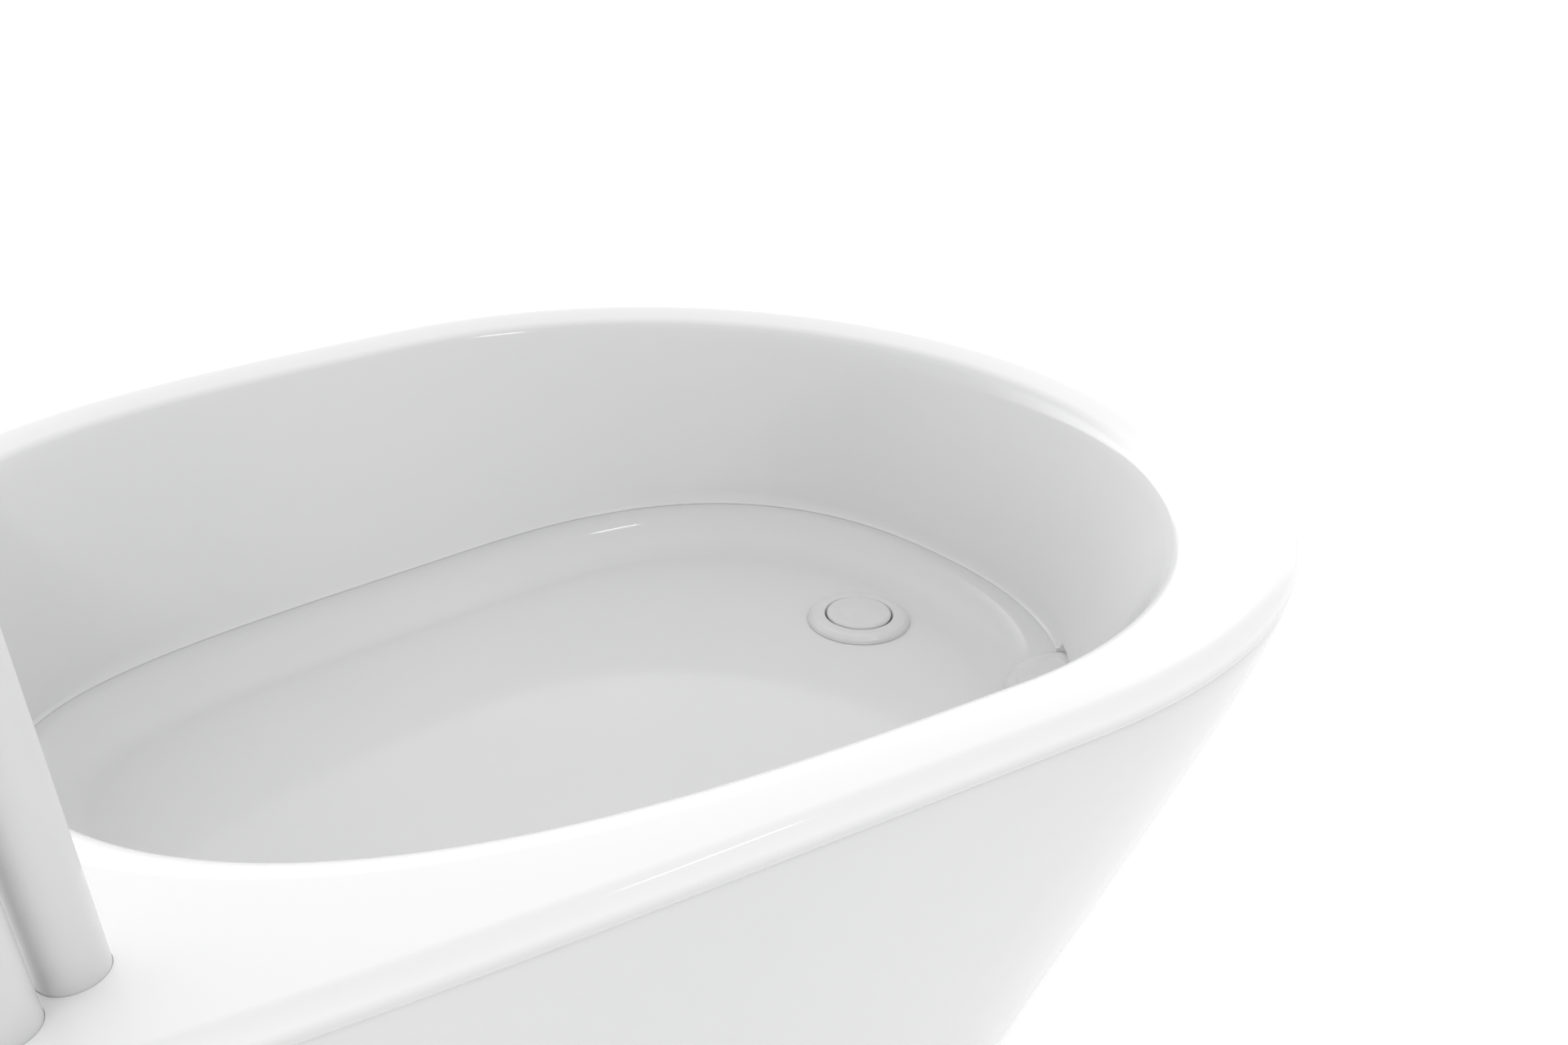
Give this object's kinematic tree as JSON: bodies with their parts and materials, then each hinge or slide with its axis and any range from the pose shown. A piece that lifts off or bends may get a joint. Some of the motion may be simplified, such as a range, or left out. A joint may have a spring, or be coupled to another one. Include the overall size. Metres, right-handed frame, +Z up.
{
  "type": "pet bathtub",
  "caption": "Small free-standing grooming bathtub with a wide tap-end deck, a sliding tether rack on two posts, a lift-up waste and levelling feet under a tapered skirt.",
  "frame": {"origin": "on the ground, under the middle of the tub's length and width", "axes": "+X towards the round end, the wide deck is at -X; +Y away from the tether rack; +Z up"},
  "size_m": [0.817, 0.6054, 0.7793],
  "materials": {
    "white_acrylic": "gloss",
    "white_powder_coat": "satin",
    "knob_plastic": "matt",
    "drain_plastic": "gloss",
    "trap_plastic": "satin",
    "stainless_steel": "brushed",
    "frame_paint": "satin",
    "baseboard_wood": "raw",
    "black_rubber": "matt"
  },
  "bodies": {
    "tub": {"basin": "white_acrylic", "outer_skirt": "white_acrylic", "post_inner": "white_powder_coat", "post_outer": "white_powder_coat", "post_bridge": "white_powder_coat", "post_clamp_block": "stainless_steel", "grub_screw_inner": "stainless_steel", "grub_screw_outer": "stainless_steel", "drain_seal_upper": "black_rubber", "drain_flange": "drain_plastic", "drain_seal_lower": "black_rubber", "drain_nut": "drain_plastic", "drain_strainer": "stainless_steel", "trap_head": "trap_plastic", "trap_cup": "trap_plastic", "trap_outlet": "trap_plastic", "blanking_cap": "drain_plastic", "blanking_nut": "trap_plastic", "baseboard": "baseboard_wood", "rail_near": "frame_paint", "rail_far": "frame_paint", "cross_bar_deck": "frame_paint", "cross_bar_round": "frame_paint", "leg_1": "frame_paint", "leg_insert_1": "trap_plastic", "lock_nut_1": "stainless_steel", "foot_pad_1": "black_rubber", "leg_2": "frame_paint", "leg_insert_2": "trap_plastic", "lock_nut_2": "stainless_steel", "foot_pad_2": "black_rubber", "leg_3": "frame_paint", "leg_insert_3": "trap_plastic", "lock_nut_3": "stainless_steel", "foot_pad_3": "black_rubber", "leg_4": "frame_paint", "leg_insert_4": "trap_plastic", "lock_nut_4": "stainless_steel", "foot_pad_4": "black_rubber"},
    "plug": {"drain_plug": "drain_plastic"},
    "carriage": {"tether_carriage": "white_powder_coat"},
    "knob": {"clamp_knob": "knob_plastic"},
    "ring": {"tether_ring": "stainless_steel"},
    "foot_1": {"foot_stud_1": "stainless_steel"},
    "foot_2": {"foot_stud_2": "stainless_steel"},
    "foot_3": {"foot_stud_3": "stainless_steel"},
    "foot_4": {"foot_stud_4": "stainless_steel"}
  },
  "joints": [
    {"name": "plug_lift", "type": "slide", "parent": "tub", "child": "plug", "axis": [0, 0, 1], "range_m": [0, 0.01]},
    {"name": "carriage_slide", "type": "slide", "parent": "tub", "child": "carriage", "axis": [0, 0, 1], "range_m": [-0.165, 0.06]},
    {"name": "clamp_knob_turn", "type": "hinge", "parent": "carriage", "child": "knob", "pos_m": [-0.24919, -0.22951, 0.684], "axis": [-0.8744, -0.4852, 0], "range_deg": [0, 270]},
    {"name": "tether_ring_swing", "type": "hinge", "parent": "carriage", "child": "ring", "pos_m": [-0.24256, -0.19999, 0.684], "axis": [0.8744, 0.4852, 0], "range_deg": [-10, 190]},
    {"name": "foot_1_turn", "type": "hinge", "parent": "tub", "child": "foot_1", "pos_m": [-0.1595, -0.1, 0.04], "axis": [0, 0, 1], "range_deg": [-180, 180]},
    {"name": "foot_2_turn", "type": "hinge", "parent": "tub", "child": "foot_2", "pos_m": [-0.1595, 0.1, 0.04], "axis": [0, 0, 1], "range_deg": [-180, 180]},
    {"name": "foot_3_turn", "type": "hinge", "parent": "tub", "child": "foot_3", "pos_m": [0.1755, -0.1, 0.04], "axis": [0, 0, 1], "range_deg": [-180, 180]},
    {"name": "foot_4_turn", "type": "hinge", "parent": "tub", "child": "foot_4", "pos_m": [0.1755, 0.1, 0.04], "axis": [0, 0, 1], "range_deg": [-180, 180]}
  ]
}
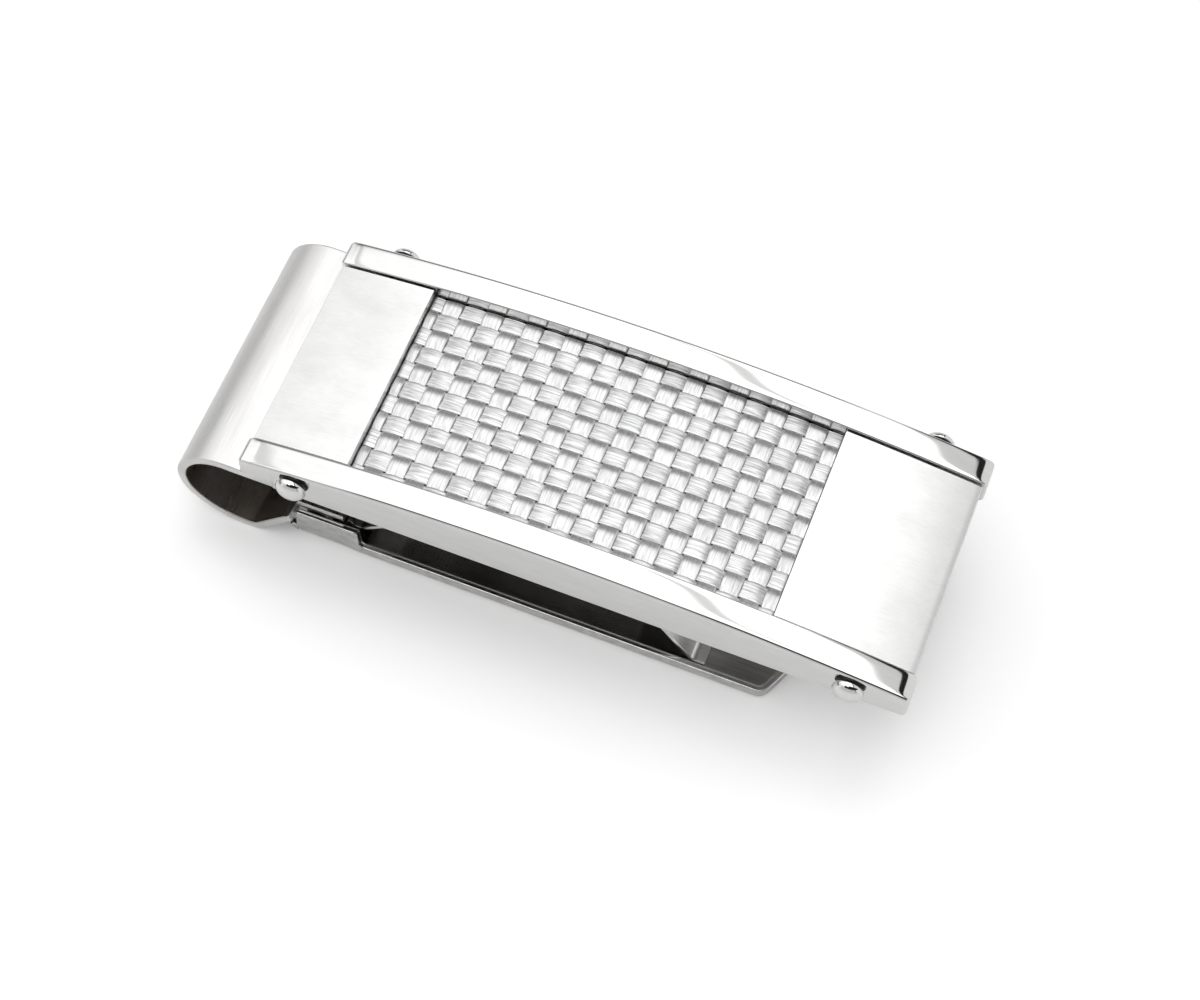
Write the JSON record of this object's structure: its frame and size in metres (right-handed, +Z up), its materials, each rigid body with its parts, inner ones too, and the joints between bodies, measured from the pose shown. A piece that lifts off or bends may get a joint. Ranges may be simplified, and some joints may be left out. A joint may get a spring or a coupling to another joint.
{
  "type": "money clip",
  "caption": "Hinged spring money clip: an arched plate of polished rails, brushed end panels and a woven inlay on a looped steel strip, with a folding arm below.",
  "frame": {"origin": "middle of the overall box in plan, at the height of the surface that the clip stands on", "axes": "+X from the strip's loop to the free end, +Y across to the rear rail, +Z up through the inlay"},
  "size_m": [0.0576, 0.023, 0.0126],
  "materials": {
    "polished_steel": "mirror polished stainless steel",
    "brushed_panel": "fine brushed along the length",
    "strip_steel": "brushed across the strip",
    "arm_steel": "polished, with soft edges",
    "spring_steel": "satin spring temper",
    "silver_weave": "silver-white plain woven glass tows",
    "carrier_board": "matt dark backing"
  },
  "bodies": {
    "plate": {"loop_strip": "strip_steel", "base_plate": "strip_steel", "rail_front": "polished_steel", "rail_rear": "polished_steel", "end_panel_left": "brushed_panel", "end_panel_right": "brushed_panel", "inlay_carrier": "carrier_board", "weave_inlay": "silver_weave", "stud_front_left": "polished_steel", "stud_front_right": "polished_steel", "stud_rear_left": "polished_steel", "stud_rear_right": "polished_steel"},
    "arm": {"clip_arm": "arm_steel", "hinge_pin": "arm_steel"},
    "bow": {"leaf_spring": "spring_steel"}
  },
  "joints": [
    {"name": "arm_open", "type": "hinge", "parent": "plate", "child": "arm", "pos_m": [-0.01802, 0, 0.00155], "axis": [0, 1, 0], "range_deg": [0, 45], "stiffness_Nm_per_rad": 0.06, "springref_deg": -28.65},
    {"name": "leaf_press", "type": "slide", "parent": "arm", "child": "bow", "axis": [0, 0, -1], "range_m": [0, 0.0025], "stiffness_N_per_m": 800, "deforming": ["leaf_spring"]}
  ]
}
---
Repeat the records above exactly, from the first line to the last.

== Full output ==
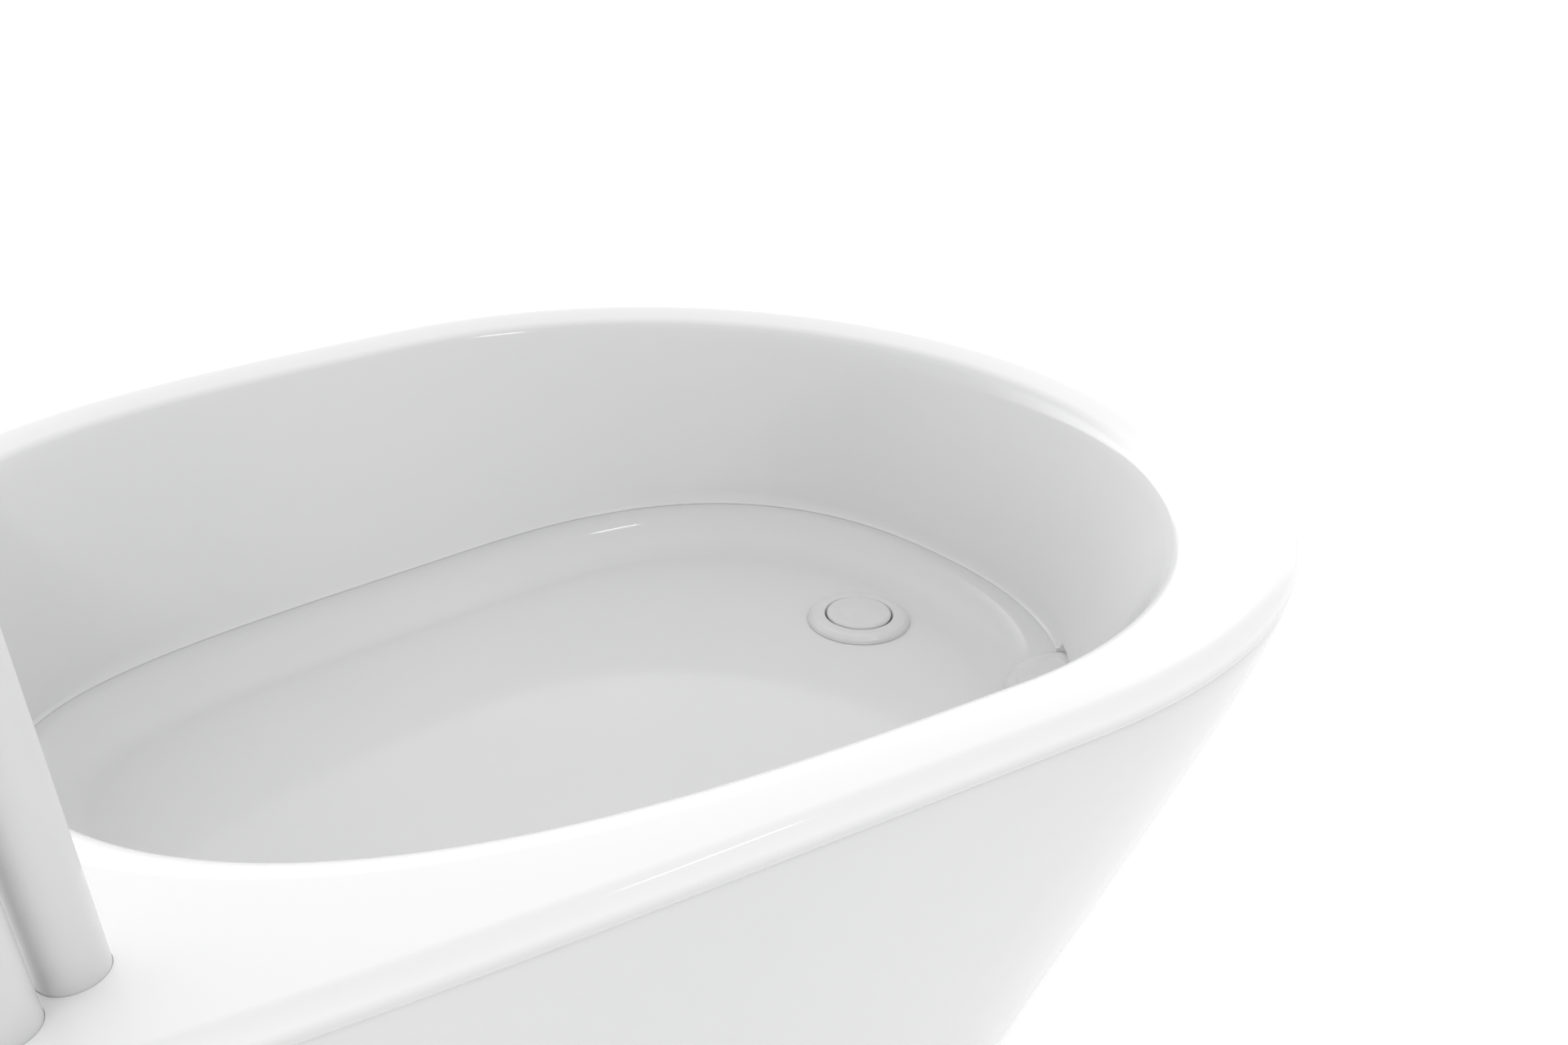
Give this object's kinematic tree as JSON: bodies with their parts and materials, then each hinge or slide with its axis and any range from the pose shown. A piece that lifts off or bends may get a joint. Some of the motion may be simplified, such as a range, or left out. A joint may have a spring, or be coupled to another one. Include the overall size. Metres, right-handed frame, +Z up.
{
  "type": "pet bathtub",
  "caption": "Small free-standing grooming bathtub with a wide tap-end deck, a sliding tether rack on two posts, a lift-up waste and levelling feet under a tapered skirt.",
  "frame": {"origin": "on the ground, under the middle of the tub's length and width", "axes": "+X towards the round end, the wide deck is at -X; +Y away from the tether rack; +Z up"},
  "size_m": [0.817, 0.6054, 0.7793],
  "materials": {
    "white_acrylic": "gloss",
    "white_powder_coat": "satin",
    "knob_plastic": "matt",
    "drain_plastic": "gloss",
    "trap_plastic": "satin",
    "stainless_steel": "brushed",
    "frame_paint": "satin",
    "baseboard_wood": "raw",
    "black_rubber": "matt"
  },
  "bodies": {
    "tub": {"basin": "white_acrylic", "outer_skirt": "white_acrylic", "post_inner": "white_powder_coat", "post_outer": "white_powder_coat", "post_bridge": "white_powder_coat", "post_clamp_block": "stainless_steel", "grub_screw_inner": "stainless_steel", "grub_screw_outer": "stainless_steel", "drain_seal_upper": "black_rubber", "drain_flange": "drain_plastic", "drain_seal_lower": "black_rubber", "drain_nut": "drain_plastic", "drain_strainer": "stainless_steel", "trap_head": "trap_plastic", "trap_cup": "trap_plastic", "trap_outlet": "trap_plastic", "blanking_cap": "drain_plastic", "blanking_nut": "trap_plastic", "baseboard": "baseboard_wood", "rail_near": "frame_paint", "rail_far": "frame_paint", "cross_bar_deck": "frame_paint", "cross_bar_round": "frame_paint", "leg_1": "frame_paint", "leg_insert_1": "trap_plastic", "lock_nut_1": "stainless_steel", "foot_pad_1": "black_rubber", "leg_2": "frame_paint", "leg_insert_2": "trap_plastic", "lock_nut_2": "stainless_steel", "foot_pad_2": "black_rubber", "leg_3": "frame_paint", "leg_insert_3": "trap_plastic", "lock_nut_3": "stainless_steel", "foot_pad_3": "black_rubber", "leg_4": "frame_paint", "leg_insert_4": "trap_plastic", "lock_nut_4": "stainless_steel", "foot_pad_4": "black_rubber"},
    "plug": {"drain_plug": "drain_plastic"},
    "carriage": {"tether_carriage": "white_powder_coat"},
    "knob": {"clamp_knob": "knob_plastic"},
    "ring": {"tether_ring": "stainless_steel"},
    "foot_1": {"foot_stud_1": "stainless_steel"},
    "foot_2": {"foot_stud_2": "stainless_steel"},
    "foot_3": {"foot_stud_3": "stainless_steel"},
    "foot_4": {"foot_stud_4": "stainless_steel"}
  },
  "joints": [
    {"name": "plug_lift", "type": "slide", "parent": "tub", "child": "plug", "axis": [0, 0, 1], "range_m": [0, 0.01]},
    {"name": "carriage_slide", "type": "slide", "parent": "tub", "child": "carriage", "axis": [0, 0, 1], "range_m": [-0.165, 0.06]},
    {"name": "clamp_knob_turn", "type": "hinge", "parent": "carriage", "child": "knob", "pos_m": [-0.24919, -0.22951, 0.684], "axis": [-0.8744, -0.4852, 0], "range_deg": [0, 270]},
    {"name": "tether_ring_swing", "type": "hinge", "parent": "carriage", "child": "ring", "pos_m": [-0.24256, -0.19999, 0.684], "axis": [0.8744, 0.4852, 0], "range_deg": [-10, 190]},
    {"name": "foot_1_turn", "type": "hinge", "parent": "tub", "child": "foot_1", "pos_m": [-0.1595, -0.1, 0.04], "axis": [0, 0, 1], "range_deg": [-180, 180]},
    {"name": "foot_2_turn", "type": "hinge", "parent": "tub", "child": "foot_2", "pos_m": [-0.1595, 0.1, 0.04], "axis": [0, 0, 1], "range_deg": [-180, 180]},
    {"name": "foot_3_turn", "type": "hinge", "parent": "tub", "child": "foot_3", "pos_m": [0.1755, -0.1, 0.04], "axis": [0, 0, 1], "range_deg": [-180, 180]},
    {"name": "foot_4_turn", "type": "hinge", "parent": "tub", "child": "foot_4", "pos_m": [0.1755, 0.1, 0.04], "axis": [0, 0, 1], "range_deg": [-180, 180]}
  ]
}
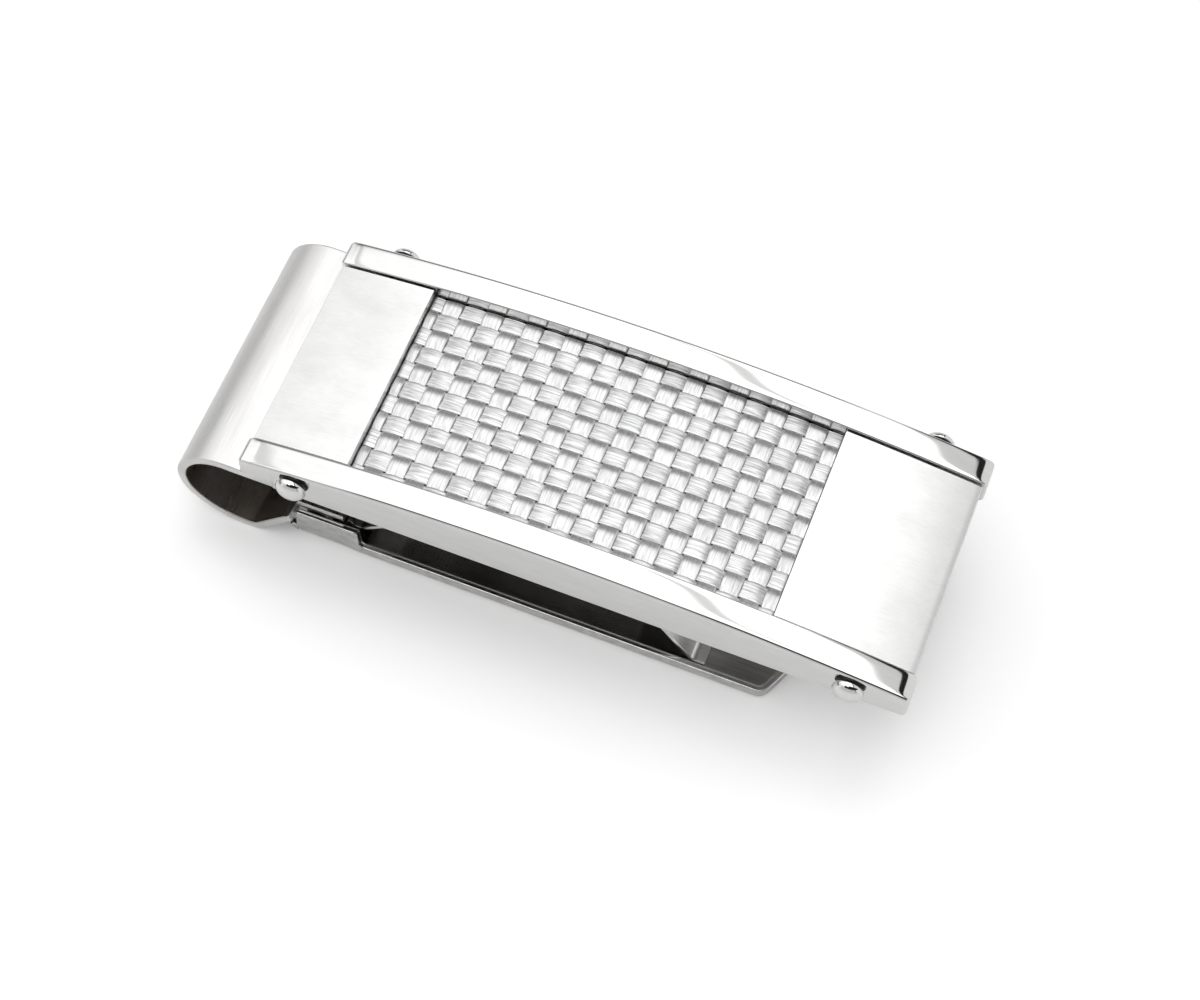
Write the JSON record of this object's structure: its frame and size in metres (right-handed, +Z up), its materials, each rigid body with its parts, inner ones too, and the joints between bodies, measured from the pose shown. A piece that lifts off or bends may get a joint. Ranges may be simplified, and some joints may be left out. A joint may get a spring or a coupling to another joint.
{
  "type": "money clip",
  "caption": "Hinged spring money clip: an arched plate of polished rails, brushed end panels and a woven inlay on a looped steel strip, with a folding arm below.",
  "frame": {"origin": "middle of the overall box in plan, at the height of the surface that the clip stands on", "axes": "+X from the strip's loop to the free end, +Y across to the rear rail, +Z up through the inlay"},
  "size_m": [0.0576, 0.023, 0.0126],
  "materials": {
    "polished_steel": "mirror polished stainless steel",
    "brushed_panel": "fine brushed along the length",
    "strip_steel": "brushed across the strip",
    "arm_steel": "polished, with soft edges",
    "spring_steel": "satin spring temper",
    "silver_weave": "silver-white plain woven glass tows",
    "carrier_board": "matt dark backing"
  },
  "bodies": {
    "plate": {"loop_strip": "strip_steel", "base_plate": "strip_steel", "rail_front": "polished_steel", "rail_rear": "polished_steel", "end_panel_left": "brushed_panel", "end_panel_right": "brushed_panel", "inlay_carrier": "carrier_board", "weave_inlay": "silver_weave", "stud_front_left": "polished_steel", "stud_front_right": "polished_steel", "stud_rear_left": "polished_steel", "stud_rear_right": "polished_steel"},
    "arm": {"clip_arm": "arm_steel", "hinge_pin": "arm_steel"},
    "bow": {"leaf_spring": "spring_steel"}
  },
  "joints": [
    {"name": "arm_open", "type": "hinge", "parent": "plate", "child": "arm", "pos_m": [-0.01802, 0, 0.00155], "axis": [0, 1, 0], "range_deg": [0, 45], "stiffness_Nm_per_rad": 0.06, "springref_deg": -28.65},
    {"name": "leaf_press", "type": "slide", "parent": "arm", "child": "bow", "axis": [0, 0, -1], "range_m": [0, 0.0025], "stiffness_N_per_m": 800, "deforming": ["leaf_spring"]}
  ]
}